C’est dès 1971 qu’apparait aux Etats-Unis le NASDAQ, le premier et aujourd’hui encore le plus grand marché électronique d'actions du monde. Constitué au départ pour servir d’antichambre au New York Stock Exchange (Wall Street), il a rapidement accueilli l’ensemble des entreprises naissantes de l’informatique et de l’Internet et des biotechnologies et est devenu une porte de sortie privilégiée pour les fonds de capital-risque.
La spécificité du NASDAQ est une moindre exigence par rapport aux critères d’éligibilité habituels des grandes places boursières : taille minimale, nombre d’exercices bénéficiaires, divulgation d’informations comptables, etc.
Ces caractéristiques ont été imitées dans plusieurs pays européens dès la fin des années 80, comme l’Alternative Investment Market au Royaume-Uni, ou en 1996 en France avec la création du Nouveau Marché, devenu depuis Alternext et le Marché libre (2005), puis Euronext Growth et Euronext Access+.

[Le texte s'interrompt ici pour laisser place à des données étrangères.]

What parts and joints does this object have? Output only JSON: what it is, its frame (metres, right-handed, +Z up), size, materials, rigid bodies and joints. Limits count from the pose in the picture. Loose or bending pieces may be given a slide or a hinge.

5. De l'usage du marché-actions par les firmes

Comment le marché boursier peut-il avoir un impact sur l'innovation ? Tout dépend de la taille de l'entreprise et des objectifs fixés.



Le marché des actions a un rôle fondamental dans l’innovation, mais son utilisation diffère selon la taille de l’entreprise. Si on suit William Lazonick (2017) , le marché boursier peut avoir 5 fonctions pour les entreprises :

  1. CASH : le moyen de se financer lors de l’introduction en bourse ou d’augmentation de capital; 
  2. CRÉATION: une incitation à la création d’entreprise quand la perspective de l’entrée en Bourse existe ;
  3. CONTRÔLE: Un moyen pour les actionnaires de contrôler les dirigeants, qui sont obligés de tenir compte du cours de l’action pour ne pas risquer le rachat de la société par un concurrent ;
  4. COMBINAISON : le moyen de rémunérer le personnel hautement qualifié, en les rémunérant en stock-options ou en actions plutôt qu’en monnaie ;
  5. REMUNÉRATION : un moyen de faire des acquisitions et donc de combiner des actifs et compétences complémentaires au développement de l’entreprise.